◆ **DATA BLOCK**:
╔══

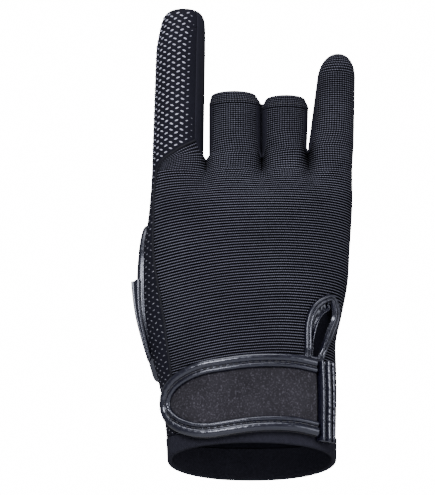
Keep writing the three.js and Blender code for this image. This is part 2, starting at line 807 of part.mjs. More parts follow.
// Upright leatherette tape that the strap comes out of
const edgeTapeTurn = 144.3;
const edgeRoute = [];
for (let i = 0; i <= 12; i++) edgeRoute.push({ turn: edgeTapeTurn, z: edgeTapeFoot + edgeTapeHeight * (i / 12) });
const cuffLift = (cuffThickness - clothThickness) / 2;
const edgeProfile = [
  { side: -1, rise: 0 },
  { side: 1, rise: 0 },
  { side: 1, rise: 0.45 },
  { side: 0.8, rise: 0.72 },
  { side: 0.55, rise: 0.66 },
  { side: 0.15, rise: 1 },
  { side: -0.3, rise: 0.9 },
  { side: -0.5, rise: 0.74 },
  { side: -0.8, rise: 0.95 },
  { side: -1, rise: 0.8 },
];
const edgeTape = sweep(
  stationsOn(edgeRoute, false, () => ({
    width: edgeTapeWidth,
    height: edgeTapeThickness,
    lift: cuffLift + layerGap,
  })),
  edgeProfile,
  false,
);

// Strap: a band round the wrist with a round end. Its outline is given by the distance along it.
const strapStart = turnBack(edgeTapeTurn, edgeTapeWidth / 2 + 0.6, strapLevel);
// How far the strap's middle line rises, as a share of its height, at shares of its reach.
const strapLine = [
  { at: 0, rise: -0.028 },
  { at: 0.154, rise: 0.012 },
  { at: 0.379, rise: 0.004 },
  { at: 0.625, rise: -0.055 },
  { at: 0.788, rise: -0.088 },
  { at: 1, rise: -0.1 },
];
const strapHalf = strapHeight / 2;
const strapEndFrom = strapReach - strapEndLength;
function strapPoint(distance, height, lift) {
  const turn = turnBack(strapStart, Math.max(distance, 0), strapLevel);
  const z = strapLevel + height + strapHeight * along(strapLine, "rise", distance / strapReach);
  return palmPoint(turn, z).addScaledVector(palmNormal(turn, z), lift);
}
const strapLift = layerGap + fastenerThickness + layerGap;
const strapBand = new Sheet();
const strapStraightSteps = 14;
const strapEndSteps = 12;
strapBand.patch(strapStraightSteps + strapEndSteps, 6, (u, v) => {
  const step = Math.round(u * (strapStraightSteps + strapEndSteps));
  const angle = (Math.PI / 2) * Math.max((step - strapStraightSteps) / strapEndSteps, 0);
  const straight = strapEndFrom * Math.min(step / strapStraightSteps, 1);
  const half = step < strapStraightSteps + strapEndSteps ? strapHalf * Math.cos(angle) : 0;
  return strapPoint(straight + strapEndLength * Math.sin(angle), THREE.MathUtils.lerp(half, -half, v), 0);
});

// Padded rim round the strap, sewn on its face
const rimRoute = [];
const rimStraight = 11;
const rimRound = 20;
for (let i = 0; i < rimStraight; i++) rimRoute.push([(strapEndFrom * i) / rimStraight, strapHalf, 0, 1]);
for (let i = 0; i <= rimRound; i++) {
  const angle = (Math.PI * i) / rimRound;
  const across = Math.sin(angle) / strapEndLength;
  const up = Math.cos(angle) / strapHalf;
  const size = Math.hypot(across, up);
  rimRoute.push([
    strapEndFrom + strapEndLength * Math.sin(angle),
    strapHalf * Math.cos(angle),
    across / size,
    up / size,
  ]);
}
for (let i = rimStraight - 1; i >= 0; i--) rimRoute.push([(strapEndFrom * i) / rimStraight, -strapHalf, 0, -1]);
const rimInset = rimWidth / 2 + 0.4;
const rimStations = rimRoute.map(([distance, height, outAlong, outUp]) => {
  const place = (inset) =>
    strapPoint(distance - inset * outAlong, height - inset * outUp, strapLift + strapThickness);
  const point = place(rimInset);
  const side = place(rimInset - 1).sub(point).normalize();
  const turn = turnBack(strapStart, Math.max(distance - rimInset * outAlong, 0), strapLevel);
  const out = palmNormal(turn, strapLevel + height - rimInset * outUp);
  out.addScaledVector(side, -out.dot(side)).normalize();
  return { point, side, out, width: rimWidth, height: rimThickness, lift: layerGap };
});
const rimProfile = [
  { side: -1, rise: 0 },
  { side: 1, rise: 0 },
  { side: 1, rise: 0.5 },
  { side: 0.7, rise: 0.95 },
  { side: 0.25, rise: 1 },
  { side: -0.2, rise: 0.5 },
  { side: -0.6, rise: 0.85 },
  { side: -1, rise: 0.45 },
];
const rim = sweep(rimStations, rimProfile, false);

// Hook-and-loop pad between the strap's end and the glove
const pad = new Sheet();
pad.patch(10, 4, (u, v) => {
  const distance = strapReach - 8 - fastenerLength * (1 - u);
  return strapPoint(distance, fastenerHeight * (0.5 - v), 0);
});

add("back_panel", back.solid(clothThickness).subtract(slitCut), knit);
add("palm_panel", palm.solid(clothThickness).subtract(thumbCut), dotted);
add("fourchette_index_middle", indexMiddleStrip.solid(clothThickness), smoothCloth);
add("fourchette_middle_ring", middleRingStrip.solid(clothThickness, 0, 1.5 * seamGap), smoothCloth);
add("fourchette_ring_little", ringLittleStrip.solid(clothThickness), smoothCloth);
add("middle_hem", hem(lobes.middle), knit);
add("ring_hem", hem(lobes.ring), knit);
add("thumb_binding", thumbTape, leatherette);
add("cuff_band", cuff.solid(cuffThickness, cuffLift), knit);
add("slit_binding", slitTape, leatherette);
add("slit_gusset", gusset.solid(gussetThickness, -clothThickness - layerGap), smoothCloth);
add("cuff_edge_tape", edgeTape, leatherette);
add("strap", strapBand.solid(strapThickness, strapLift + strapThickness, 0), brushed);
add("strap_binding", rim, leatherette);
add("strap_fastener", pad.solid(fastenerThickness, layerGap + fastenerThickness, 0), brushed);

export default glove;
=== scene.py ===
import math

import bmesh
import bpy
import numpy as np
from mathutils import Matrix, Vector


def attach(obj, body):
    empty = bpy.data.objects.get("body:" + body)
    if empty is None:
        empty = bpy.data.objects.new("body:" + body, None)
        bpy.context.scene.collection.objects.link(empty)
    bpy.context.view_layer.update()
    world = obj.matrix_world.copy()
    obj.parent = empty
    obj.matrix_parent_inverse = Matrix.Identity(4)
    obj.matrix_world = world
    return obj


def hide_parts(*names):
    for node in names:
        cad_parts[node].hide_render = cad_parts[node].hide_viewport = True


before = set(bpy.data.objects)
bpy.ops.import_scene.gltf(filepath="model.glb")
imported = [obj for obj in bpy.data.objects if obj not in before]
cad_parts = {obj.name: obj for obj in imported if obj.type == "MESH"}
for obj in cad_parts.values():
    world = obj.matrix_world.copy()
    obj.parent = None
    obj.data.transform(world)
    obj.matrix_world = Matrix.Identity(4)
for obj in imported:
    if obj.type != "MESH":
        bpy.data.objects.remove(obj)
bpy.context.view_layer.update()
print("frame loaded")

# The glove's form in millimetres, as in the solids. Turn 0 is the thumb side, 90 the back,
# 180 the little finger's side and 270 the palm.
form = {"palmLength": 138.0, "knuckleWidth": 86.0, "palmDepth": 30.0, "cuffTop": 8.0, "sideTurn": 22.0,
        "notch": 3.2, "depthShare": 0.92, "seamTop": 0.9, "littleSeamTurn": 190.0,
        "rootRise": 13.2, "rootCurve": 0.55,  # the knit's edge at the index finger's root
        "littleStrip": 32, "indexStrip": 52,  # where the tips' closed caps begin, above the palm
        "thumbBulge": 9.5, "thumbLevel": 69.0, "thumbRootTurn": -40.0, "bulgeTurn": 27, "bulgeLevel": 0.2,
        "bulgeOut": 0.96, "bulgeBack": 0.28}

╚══

◆ **GIVEN INSTRUCTION**:
What do the lines above say from the one containing "const distance = strapReach" down to the one containing "imported = [obj"? Return them exactly, both end lines included, and only them.

◆ **ANSWER TO THE PROBLEM**:
  const distance = strapReach - 8 - fastenerLength * (1 - u);
  return strapPoint(distance, fastenerHeight * (0.5 - v), 0);
});

add("back_panel", back.solid(clothThickness).subtract(slitCut), knit);
add("palm_panel", palm.solid(clothThickness).subtract(thumbCut), dotted);
add("fourchette_index_middle", indexMiddleStrip.solid(clothThickness), smoothCloth);
add("fourchette_middle_ring", middleRingStrip.solid(clothThickness, 0, 1.5 * seamGap), smoothCloth);
add("fourchette_ring_little", ringLittleStrip.solid(clothThickness), smoothCloth);
add("middle_hem", hem(lobes.middle), knit);
add("ring_hem", hem(lobes.ring), knit);
add("thumb_binding", thumbTape, leatherette);
add("cuff_band", cuff.solid(cuffThickness, cuffLift), knit);
add("slit_binding", slitTape, leatherette);
add("slit_gusset", gusset.solid(gussetThickness, -clothThickness - layerGap), smoothCloth);
add("cuff_edge_tape", edgeTape, leatherette);
add("strap", strapBand.solid(strapThickness, strapLift + strapThickness, 0), brushed);
add("strap_binding", rim, leatherette);
add("strap_fastener", pad.solid(fastenerThickness, layerGap + fastenerThickness, 0), brushed);

export default glove;
=== scene.py ===
import math

import bmesh
import bpy
import numpy as np
from mathutils import Matrix, Vector


def attach(obj, body):
    empty = bpy.data.objects.get("body:" + body)
    if empty is None:
        empty = bpy.data.objects.new("body:" + body, None)
        bpy.context.scene.collection.objects.link(empty)
    bpy.context.view_layer.update()
    world = obj.matrix_world.copy()
    obj.parent = empty
    obj.matrix_parent_inverse = Matrix.Identity(4)
    obj.matrix_world = world
    return obj


def hide_parts(*names):
    for node in names:
        cad_parts[node].hide_render = cad_parts[node].hide_viewport = True


before = set(bpy.data.objects)
bpy.ops.import_scene.gltf(filepath="model.glb")
imported = [obj for obj in bpy.data.objects if obj not in before]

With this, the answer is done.